*Short task*: Reproduce the data exactly.

*Data segment*:
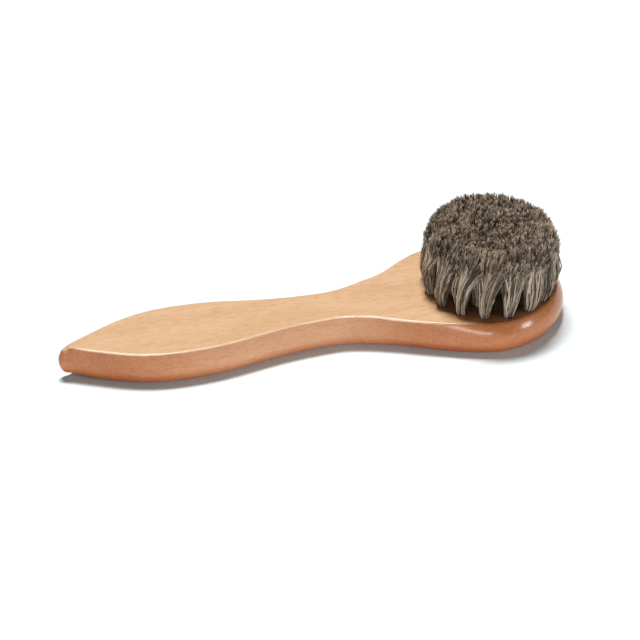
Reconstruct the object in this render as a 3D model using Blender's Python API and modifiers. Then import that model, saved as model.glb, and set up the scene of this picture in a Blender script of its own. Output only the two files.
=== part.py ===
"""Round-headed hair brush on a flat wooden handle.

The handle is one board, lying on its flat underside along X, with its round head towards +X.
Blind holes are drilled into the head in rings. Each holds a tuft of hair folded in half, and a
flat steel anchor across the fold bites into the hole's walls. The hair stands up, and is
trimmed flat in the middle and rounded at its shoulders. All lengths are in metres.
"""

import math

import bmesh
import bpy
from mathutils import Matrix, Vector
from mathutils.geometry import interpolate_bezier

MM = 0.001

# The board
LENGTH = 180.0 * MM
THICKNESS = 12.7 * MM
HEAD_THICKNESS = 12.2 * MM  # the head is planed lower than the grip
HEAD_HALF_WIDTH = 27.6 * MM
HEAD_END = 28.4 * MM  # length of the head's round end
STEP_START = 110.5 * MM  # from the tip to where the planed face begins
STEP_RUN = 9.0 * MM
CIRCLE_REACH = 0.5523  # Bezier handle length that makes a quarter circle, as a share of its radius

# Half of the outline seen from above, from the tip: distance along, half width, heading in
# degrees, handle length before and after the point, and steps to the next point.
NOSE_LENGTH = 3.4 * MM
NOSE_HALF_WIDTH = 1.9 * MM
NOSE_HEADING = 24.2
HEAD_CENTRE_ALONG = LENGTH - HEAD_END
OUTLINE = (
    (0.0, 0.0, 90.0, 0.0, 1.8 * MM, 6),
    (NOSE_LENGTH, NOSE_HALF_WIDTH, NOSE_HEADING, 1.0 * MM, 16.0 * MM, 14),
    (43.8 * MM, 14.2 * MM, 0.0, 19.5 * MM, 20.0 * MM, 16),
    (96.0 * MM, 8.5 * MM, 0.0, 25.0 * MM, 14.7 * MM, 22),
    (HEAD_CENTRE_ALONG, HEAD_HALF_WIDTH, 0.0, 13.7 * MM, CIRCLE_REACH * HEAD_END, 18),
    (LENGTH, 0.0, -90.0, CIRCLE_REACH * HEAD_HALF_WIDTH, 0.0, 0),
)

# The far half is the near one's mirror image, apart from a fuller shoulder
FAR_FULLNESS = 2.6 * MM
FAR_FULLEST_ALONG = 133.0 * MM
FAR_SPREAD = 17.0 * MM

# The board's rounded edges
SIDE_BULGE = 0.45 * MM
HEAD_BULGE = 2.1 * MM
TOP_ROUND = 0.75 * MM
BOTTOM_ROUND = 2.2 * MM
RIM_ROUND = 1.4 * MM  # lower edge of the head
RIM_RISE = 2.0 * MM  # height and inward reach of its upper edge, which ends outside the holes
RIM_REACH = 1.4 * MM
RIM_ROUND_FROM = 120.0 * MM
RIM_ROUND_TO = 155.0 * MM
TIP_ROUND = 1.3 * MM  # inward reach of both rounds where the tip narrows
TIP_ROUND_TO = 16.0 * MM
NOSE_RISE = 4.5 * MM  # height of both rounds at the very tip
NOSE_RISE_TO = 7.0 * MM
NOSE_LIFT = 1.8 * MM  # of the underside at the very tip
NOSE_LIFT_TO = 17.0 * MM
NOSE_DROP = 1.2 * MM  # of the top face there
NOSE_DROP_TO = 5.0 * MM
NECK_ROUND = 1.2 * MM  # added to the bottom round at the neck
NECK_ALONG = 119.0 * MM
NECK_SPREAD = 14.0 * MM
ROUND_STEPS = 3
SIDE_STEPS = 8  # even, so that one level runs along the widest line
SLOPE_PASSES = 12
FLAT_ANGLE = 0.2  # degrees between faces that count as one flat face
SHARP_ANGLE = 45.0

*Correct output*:
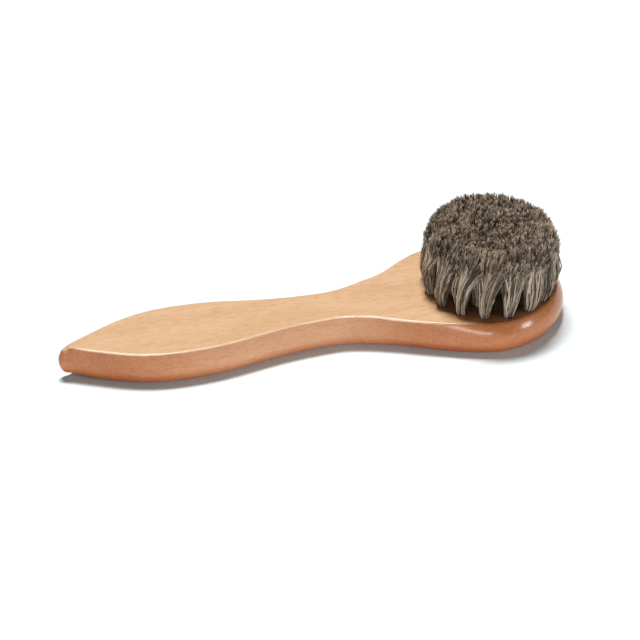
Reconstruct the object in this render as a 3D model using Blender's Python API and modifiers. Then import that model, saved as model.glb, and set up the scene of this picture in a Blender script of its own. Output only the two files.
=== part.py ===
"""Round-headed hair brush on a flat wooden handle.

The handle is one board, lying on its flat underside along X, with its round head towards +X.
Blind holes are drilled into the head in rings. Each holds a tuft of hair folded in half, and a
flat steel anchor across the fold bites into the hole's walls. The hair stands up, and is
trimmed flat in the middle and rounded at its shoulders. All lengths are in metres.
"""

import math

import bmesh
import bpy
from mathutils import Matrix, Vector
from mathutils.geometry import interpolate_bezier

MM = 0.001

# The board
LENGTH = 180.0 * MM
THICKNESS = 12.7 * MM
HEAD_THICKNESS = 12.2 * MM  # the head is planed lower than the grip
HEAD_HALF_WIDTH = 27.6 * MM
HEAD_END = 28.4 * MM  # length of the head's round end
STEP_START = 110.5 * MM  # from the tip to where the planed face begins
STEP_RUN = 9.0 * MM
CIRCLE_REACH = 0.5523  # Bezier handle length that makes a quarter circle, as a share of its radius

# Half of the outline seen from above, from the tip: distance along, half width, heading in
# degrees, handle length before and after the point, and steps to the next point.
NOSE_LENGTH = 3.4 * MM
NOSE_HALF_WIDTH = 1.9 * MM
NOSE_HEADING = 24.2
HEAD_CENTRE_ALONG = LENGTH - HEAD_END
OUTLINE = (
    (0.0, 0.0, 90.0, 0.0, 1.8 * MM, 6),
    (NOSE_LENGTH, NOSE_HALF_WIDTH, NOSE_HEADING, 1.0 * MM, 16.0 * MM, 14),
    (43.8 * MM, 14.2 * MM, 0.0, 19.5 * MM, 20.0 * MM, 16),
    (96.0 * MM, 8.5 * MM, 0.0, 25.0 * MM, 14.7 * MM, 22),
    (HEAD_CENTRE_ALONG, HEAD_HALF_WIDTH, 0.0, 13.7 * MM, CIRCLE_REACH * HEAD_END, 18),
    (LENGTH, 0.0, -90.0, CIRCLE_REACH * HEAD_HALF_WIDTH, 0.0, 0),
)

# The far half is the near one's mirror image, apart from a fuller shoulder
FAR_FULLNESS = 2.6 * MM
FAR_FULLEST_ALONG = 133.0 * MM
FAR_SPREAD = 17.0 * MM

# The board's rounded edges
SIDE_BULGE = 0.45 * MM
HEAD_BULGE = 2.1 * MM
TOP_ROUND = 0.75 * MM
BOTTOM_ROUND = 2.2 * MM
RIM_ROUND = 1.4 * MM  # lower edge of the head
RIM_RISE = 2.0 * MM  # height and inward reach of its upper edge, which ends outside the holes
RIM_REACH = 1.4 * MM
RIM_ROUND_FROM = 120.0 * MM
RIM_ROUND_TO = 155.0 * MM
TIP_ROUND = 1.3 * MM  # inward reach of both rounds where the tip narrows
TIP_ROUND_TO = 16.0 * MM
NOSE_RISE = 4.5 * MM  # height of both rounds at the very tip
NOSE_RISE_TO = 7.0 * MM
NOSE_LIFT = 1.8 * MM  # of the underside at the very tip
NOSE_LIFT_TO = 17.0 * MM
NOSE_DROP = 1.2 * MM  # of the top face there
NOSE_DROP_TO = 5.0 * MM
NECK_ROUND = 1.2 * MM  # added to the bottom round at the neck
NECK_ALONG = 119.0 * MM
NECK_SPREAD = 14.0 * MM
ROUND_STEPS = 3
SIDE_STEPS = 8  # even, so that one level runs along the widest line
SLOPE_PASSES = 12
FLAT_ANGLE = 0.2  # degrees between faces that count as one flat face
SHARP_ANGLE = 45.0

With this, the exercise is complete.